Current Capability of 2-way twistie tailcap approx 2005

[lemlux]

Hi, Don:

I have a couple of your better e-series mechanical 2-level twistie tailcaps of cerca 2005 vintage. I bought them at the same time I bought a few of your 2*123 and 3*123 bodies which use a lower current screw-in on off button cap (Kroll?) designed for the mag 2aa (if that helps pin down the dating.)

I recall seeing a drawing of the mechanical compression of the tailcap that progresses the light from low level to high output either with momentary and twist execution.

I would like to use this tailcap on a P60 "linger special" drop-in made by Nailbender which incorporates a pair of XP-G emitters driven by a 1-level regulated 2.8 A board that can handle 3.6 to 6 Volts input. Is your vintage tailcap capable of handling the 2.8 A current for an extended period? If not, what is its current limitation?

Thanks.

 

[lemlux]

Searches have revealed that the low level is resistored, but I still don't know the current handling capability.

 

[fyrstormer]

I suppose if you really wanted to know, you could use a Li-Ion battery and a multimeter to test the amperage of a circuit involving just the battery, the meter, and the low mode of the switch.

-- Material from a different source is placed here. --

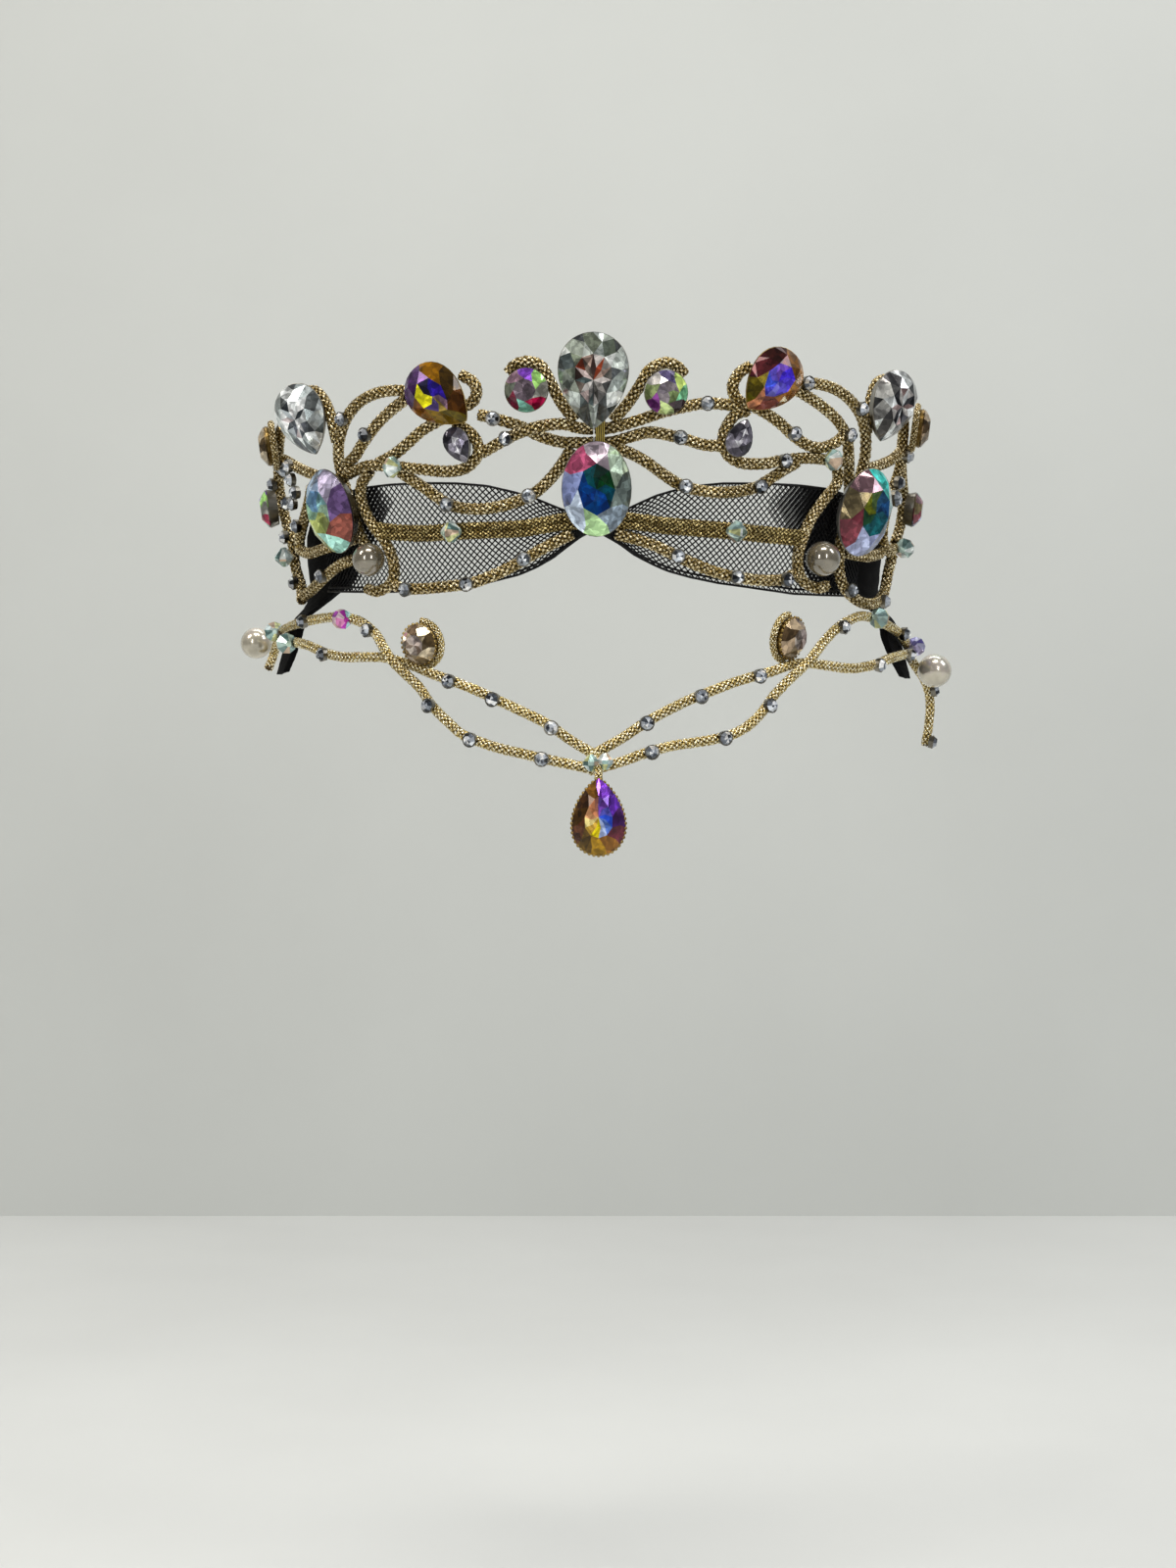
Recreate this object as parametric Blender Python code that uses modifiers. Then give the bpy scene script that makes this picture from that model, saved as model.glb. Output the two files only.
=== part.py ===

The battery will have more than enough amperage to max-out the capacity of the switch, but it wouldn't be a short-circuit because of the presence of the resistor.

 

[McGizmo]

I would guess that you would need to put new resistors on the PCB capable of handling the expected current. Their actual capacity varied as based on the size and number of resistors used but they certainly were not selected and used with target current you now wish to subject them to.

 

[fyrstormer]

My own understanding of the two-mode switches is rather limited as I only ever owned one personally. Don, if you wouldn't mind clarifying:

1. Is the high-mode resistored or is it a direct pass-through, or is it sometimes one or the other depending on the exact build of the switch?

2. Do the resistor(s) in the switch perform their intended function by reducing the voltage going into the driver, forcing the driver to work harder and less efficiently; or by limiting the maximum current flow to a level below that which the driver would pull if it had direct access to the battery?

3. What is the overall impact of impeding the power supply on the driver's operation? Does it run hotter? Is the induction coil put under more stress? Given high enough resistance, does the output voltage drop below the spec for the driver?

Ultimately I'm just curious, but the answers may help the OP as well.